■ Set task ■
Repeat the listing in full. Nothing may be added or left out.

[begin Data]

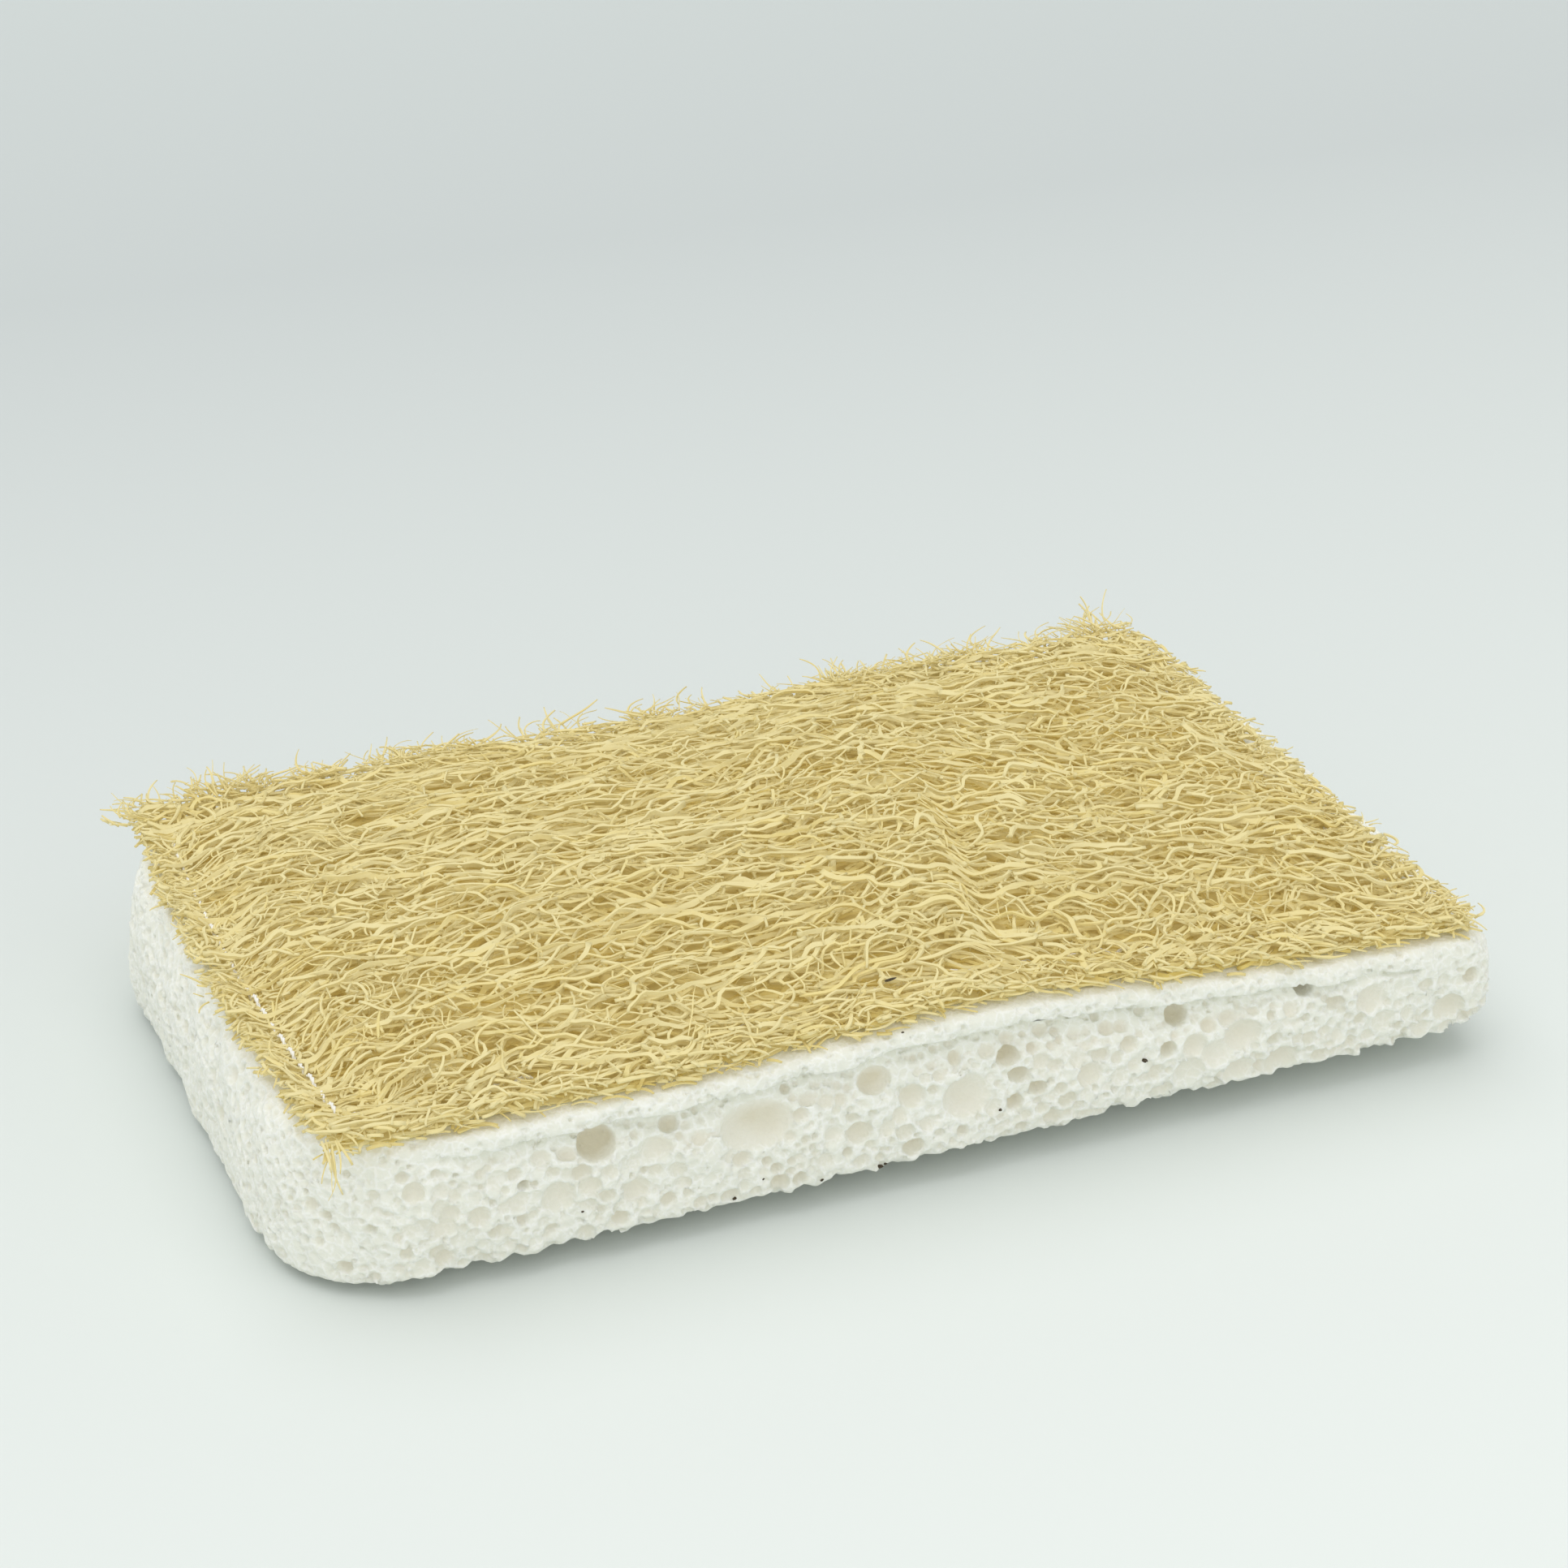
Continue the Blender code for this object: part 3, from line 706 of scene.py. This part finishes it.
def netForks(chance, gapLength, gapWidth):
    # scattered points whose cells are the gaps of the net: the strands run between the cells and fork
    # where three meet; gives each fork's place and the pairs of forks that a strand joins
    columns = int((shape["matLength"] + 16) / gapLength)
    rows = int((shape["matWidth"] + 34) / gapWidth)
    u, v = np.meshgrid(np.arange(columns), np.arange(rows), indexing="ij")
    u = u + 0.5 * (v % 2) + chance.uniform(-0.72, 0.72, u.shape)
    v = v + chance.uniform(-0.72, 0.72, v.shape)
    seeds = [Vector(place) for place in zip(u.ravel(), v.ravel())]
    corners, _, cells, *_ = delaunay_2d_cdt(seeds, [], [], 0, 1e-5)
    corners = np.array([tuple(c) for c in corners])
    cells = np.array(cells)
    forks = corners[cells].mean(1)
    forks = (forks - (np.array([columns, rows]) - 1) / 2) * (gapLength, gapWidth)
    owners = {}
    for i, cell in enumerate(cells):
        for a, b in ((0, 1), (1, 2), (2, 0)):
            owners.setdefault((min(cell[a], cell[b]), max(cell[a], cell[b])), []).append(i)
    return forks, {tuple(pair) for pair in owners.values() if len(pair) == 2}


def netChains(chance, gapLength, gapWidth):
    # joins the strands between forks into runs of up to nine forks that go on as straight as they can
    forks, unused = netForks(chance, gapLength, gapWidth)
    around = {}
    for a, b in unused:
        around.setdefault(a, []).append(b)
        around.setdefault(b, []).append(a)
    onward = {}
    for fork, others in around.items():
        ways = forks[others] - forks[fork]
        ways /= np.linalg.norm(ways, axis=1, keepdims=True)
        pairs = [(float(ways[i] @ ways[j]), others[i], others[j])
                 for i in range(len(others)) for j in range(i)]
        if pairs:
            _, a, b = min(pairs)
            onward[fork, a], onward[fork, b] = b, a
    chains = []
    for a, b in sorted(unused):
        if (a, b) not in unused:
            continue
        unused.discard((a, b))
        chain = [a, b]
        for _ in range(2):
            while len(chain) < 9:
                step = onward.get((chain[-1], chain[-2]))
                link = (min(step, chain[-1]), max(step, chain[-1])) if step is not None else None
                if link not in unused:
                    break
                unused.discard(link)
                chain.append(step)
            chain.reverse()
        chains.append(forks[chain])
    return chains


def smoothRun(corners, longestStep):
    # a smooth curve through the corners with even steps, and how far each point is from its nearest fork
    padded = np.concatenate([2 * corners[:1] - corners[1:2], corners, 2 * corners[-1:] - corners[-2:-1]])
    t = np.linspace(0, 1, 5)[:-1, None, None]
    a, b, c, d = padded[:-3], padded[1:-2], padded[2:-1], padded[3:]
    curve = 0.5 * (2 * b + (c - a) * t + (2 * a - 5 * b + 4 * c - d) * t**2 + (3 * b - a - 3 * c + d) * t**3)
    curve = np.concatenate([curve.transpose(1, 0, 2).reshape(-1, 2), corners[-1:]])
    run = np.concatenate([[0], np.cumsum(np.linalg.norm(np.diff(curve, axis=0), axis=1))])
    forkRuns = run[::4]
    even = np.linspace(0, run[-1], max(3, int(math.ceil(run[-1] / longestStep)) + 1))
    away = np.abs(even[:, None] - forkRuns[None, :]).min(1)
    return np.stack([np.interp(even, run, curve[:, 0]), np.interp(even, run, curve[:, 1]), away], 1)


def makeNet(chance, material, name, gapLength, gapWidth, pattern, share, level, thinnest, widest,
            longestStep):
    # nets with one pattern lie over each other, so that their gaps reach down through the mat
    halfX, halfY = shape["matLength"] / 2, shape["matWidth"] / 2
    common = np.random.default_rng(mat["seed"] + pattern)
    drift, sway = waves(common, 60, 20), waves(common, 40, 60)
    roam, stray = waves(chance, 12, 9), waves(chance, 3, 2.5)
    ripple, swell, fray = waves(chance, 10, 6), waves(chance, 8, 5), waves(chance, 2.2, 2.2)
    pieces = []
    for corners in netChains(common, gapLength, gapWidth):
        if chance.random() > share:
            continue
        run = smoothRun(corners + chance.normal(0, 0.12, corners.shape), longestStep)
        x, y = run[:, 0], run[:, 1]
        fan = -3.0 * ease((-x - 36) / 15) * ease((14 - y) / 30)  # strands fan out at the near left corner
        run[:, 0] = x + 1.2 * drift(x, y) + 0.2 * roam(y, x)
        right, near = creaseSide(x, y)
        kink = -1.4 * np.tanh(right / 2.2) * near
        run[:, 1] = y + 1.6 * sway(x, y) + 0.2 * roam(x, y) + 0.13 * stray(x, y) + fan + kink
        x, y = run[:, 0], run[:, 1]
        past = 0.8 * (x > 0) - 0.1 + 0.5 * fray(y, x)  # the right end reaches further over the foam
        inside = (abs(x) < halfX + past) & (abs(y) < halfY - 0.25 + 0.4 * fray(x, y))
        cuts = np.flatnonzero(np.diff(inside.astype(int))) + 1
        for part, kept in zip(np.split(run, cuts), np.split(inside, cuts)):
            if len(part) >= 3 and kept[0]:
                pieces.append(part)
    runs = padRows(pieces)
    x, y, away = runs[:, :, 0], runs[:, :, 1], runs[:, :, 2]
    count = len(runs)
    height = np.clip(level + 0.09 * ripple(x, y), 0.08, 1.05)
    widths = (thinnest + (widest - thinnest) * chance.random(count) ** 1.3)[:, None]
    short = np.clip((~np.isnan(x)).sum(1) * longestStep / 5.0, 0.5, 1)[:, None]
    webbed = 1 + 0.5 * np.exp(-((away / 0.5) ** 2))  # wider where the strands fork
    widths = np.minimum(widths * short * (0.85 + 0.18 * swell(x, y)) * webbed, mat["widestStrand"])
    return sweepTubes(name, onMat(x, y, height), widths, chance.uniform(0.1, 0.75, count), sunken(height),
                      chance.normal(0, 0.35, count), 4, material, mat["flatness"])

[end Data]

■ Solution for this exercise ■
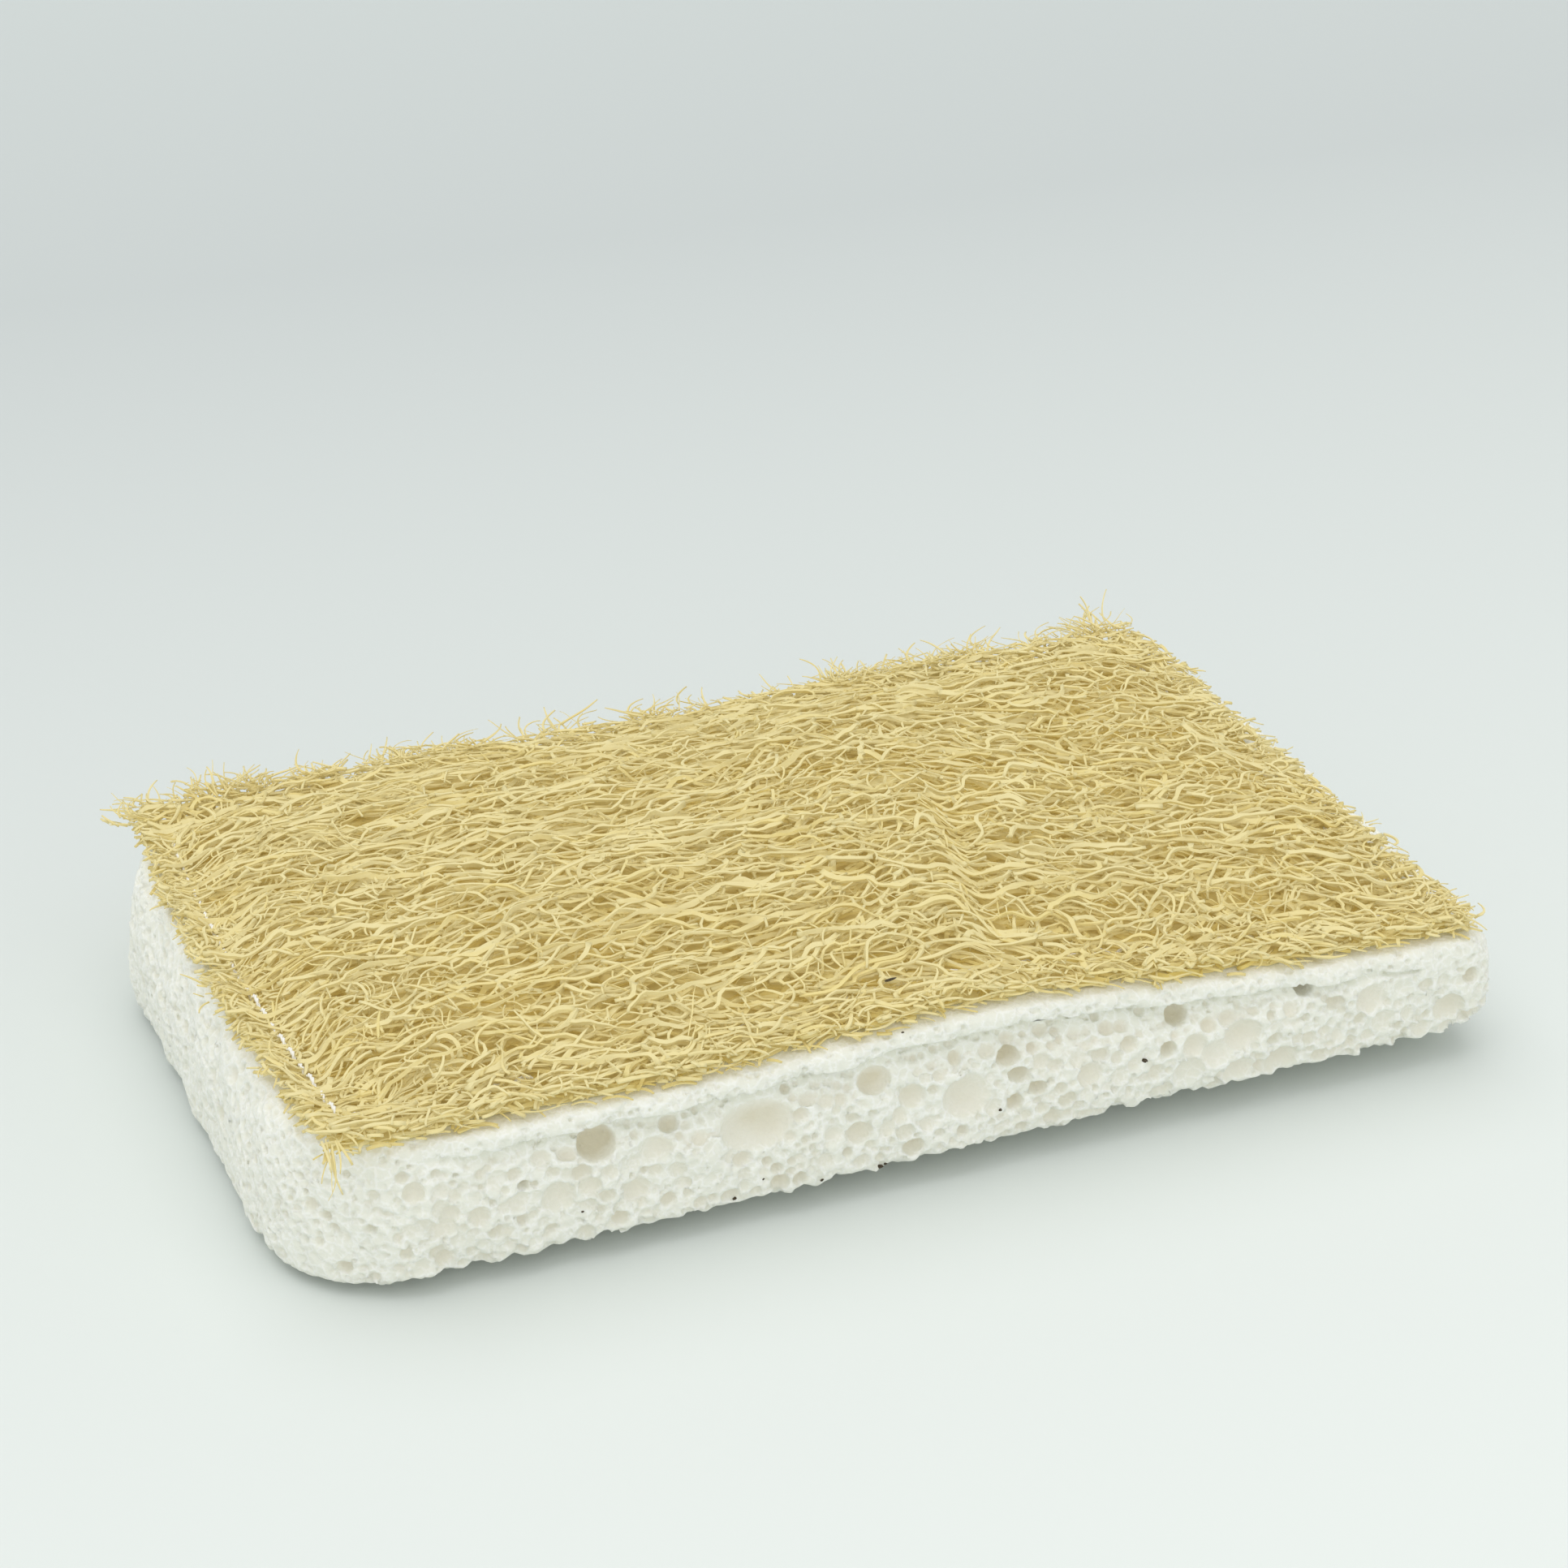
Continue the Blender code for this object: part 3, from line 706 of scene.py. This part finishes it.
def netForks(chance, gapLength, gapWidth):
    # scattered points whose cells are the gaps of the net: the strands run between the cells and fork
    # where three meet; gives each fork's place and the pairs of forks that a strand joins
    columns = int((shape["matLength"] + 16) / gapLength)
    rows = int((shape["matWidth"] + 34) / gapWidth)
    u, v = np.meshgrid(np.arange(columns), np.arange(rows), indexing="ij")
    u = u + 0.5 * (v % 2) + chance.uniform(-0.72, 0.72, u.shape)
    v = v + chance.uniform(-0.72, 0.72, v.shape)
    seeds = [Vector(place) for place in zip(u.ravel(), v.ravel())]
    corners, _, cells, *_ = delaunay_2d_cdt(seeds, [], [], 0, 1e-5)
    corners = np.array([tuple(c) for c in corners])
    cells = np.array(cells)
    forks = corners[cells].mean(1)
    forks = (forks - (np.array([columns, rows]) - 1) / 2) * (gapLength, gapWidth)
    owners = {}
    for i, cell in enumerate(cells):
        for a, b in ((0, 1), (1, 2), (2, 0)):
            owners.setdefault((min(cell[a], cell[b]), max(cell[a], cell[b])), []).append(i)
    return forks, {tuple(pair) for pair in owners.values() if len(pair) == 2}


def netChains(chance, gapLength, gapWidth):
    # joins the strands between forks into runs of up to nine forks that go on as straight as they can
    forks, unused = netForks(chance, gapLength, gapWidth)
    around = {}
    for a, b in unused:
        around.setdefault(a, []).append(b)
        around.setdefault(b, []).append(a)
    onward = {}
    for fork, others in around.items():
        ways = forks[others] - forks[fork]
        ways /= np.linalg.norm(ways, axis=1, keepdims=True)
        pairs = [(float(ways[i] @ ways[j]), others[i], others[j])
                 for i in range(len(others)) for j in range(i)]
        if pairs:
            _, a, b = min(pairs)
            onward[fork, a], onward[fork, b] = b, a
    chains = []
    for a, b in sorted(unused):
        if (a, b) not in unused:
            continue
        unused.discard((a, b))
        chain = [a, b]
        for _ in range(2):
            while len(chain) < 9:
                step = onward.get((chain[-1], chain[-2]))
                link = (min(step, chain[-1]), max(step, chain[-1])) if step is not None else None
                if link not in unused:
                    break
                unused.discard(link)
                chain.append(step)
            chain.reverse()
        chains.append(forks[chain])
    return chains


def smoothRun(corners, longestStep):
    # a smooth curve through the corners with even steps, and how far each point is from its nearest fork
    padded = np.concatenate([2 * corners[:1] - corners[1:2], corners, 2 * corners[-1:] - corners[-2:-1]])
    t = np.linspace(0, 1, 5)[:-1, None, None]
    a, b, c, d = padded[:-3], padded[1:-2], padded[2:-1], padded[3:]
    curve = 0.5 * (2 * b + (c - a) * t + (2 * a - 5 * b + 4 * c - d) * t**2 + (3 * b - a - 3 * c + d) * t**3)
    curve = np.concatenate([curve.transpose(1, 0, 2).reshape(-1, 2), corners[-1:]])
    run = np.concatenate([[0], np.cumsum(np.linalg.norm(np.diff(curve, axis=0), axis=1))])
    forkRuns = run[::4]
    even = np.linspace(0, run[-1], max(3, int(math.ceil(run[-1] / longestStep)) + 1))
    away = np.abs(even[:, None] - forkRuns[None, :]).min(1)
    return np.stack([np.interp(even, run, curve[:, 0]), np.interp(even, run, curve[:, 1]), away], 1)


def makeNet(chance, material, name, gapLength, gapWidth, pattern, share, level, thinnest, widest,
            longestStep):
    # nets with one pattern lie over each other, so that their gaps reach down through the mat
    halfX, halfY = shape["matLength"] / 2, shape["matWidth"] / 2
    common = np.random.default_rng(mat["seed"] + pattern)
    drift, sway = waves(common, 60, 20), waves(common, 40, 60)
    roam, stray = waves(chance, 12, 9), waves(chance, 3, 2.5)
    ripple, swell, fray = waves(chance, 10, 6), waves(chance, 8, 5), waves(chance, 2.2, 2.2)
    pieces = []
    for corners in netChains(common, gapLength, gapWidth):
        if chance.random() > share:
            continue
        run = smoothRun(corners + chance.normal(0, 0.12, corners.shape), longestStep)
        x, y = run[:, 0], run[:, 1]
        fan = -3.0 * ease((-x - 36) / 15) * ease((14 - y) / 30)  # strands fan out at the near left corner
        run[:, 0] = x + 1.2 * drift(x, y) + 0.2 * roam(y, x)
        right, near = creaseSide(x, y)
        kink = -1.4 * np.tanh(right / 2.2) * near
        run[:, 1] = y + 1.6 * sway(x, y) + 0.2 * roam(x, y) + 0.13 * stray(x, y) + fan + kink
        x, y = run[:, 0], run[:, 1]
        past = 0.8 * (x > 0) - 0.1 + 0.5 * fray(y, x)  # the right end reaches further over the foam
        inside = (abs(x) < halfX + past) & (abs(y) < halfY - 0.25 + 0.4 * fray(x, y))
        cuts = np.flatnonzero(np.diff(inside.astype(int))) + 1
        for part, kept in zip(np.split(run, cuts), np.split(inside, cuts)):
            if len(part) >= 3 and kept[0]:
                pieces.append(part)
    runs = padRows(pieces)
    x, y, away = runs[:, :, 0], runs[:, :, 1], runs[:, :, 2]
    count = len(runs)
    height = np.clip(level + 0.09 * ripple(x, y), 0.08, 1.05)
    widths = (thinnest + (widest - thinnest) * chance.random(count) ** 1.3)[:, None]
    short = np.clip((~np.isnan(x)).sum(1) * longestStep / 5.0, 0.5, 1)[:, None]
    webbed = 1 + 0.5 * np.exp(-((away / 0.5) ** 2))  # wider where the strands fork
    widths = np.minimum(widths * short * (0.85 + 0.18 * swell(x, y)) * webbed, mat["widestStrand"])
    return sweepTubes(name, onMat(x, y, height), widths, chance.uniform(0.1, 0.75, count), sunken(height),
                      chance.normal(0, 0.35, count), 4, material, mat["flatness"])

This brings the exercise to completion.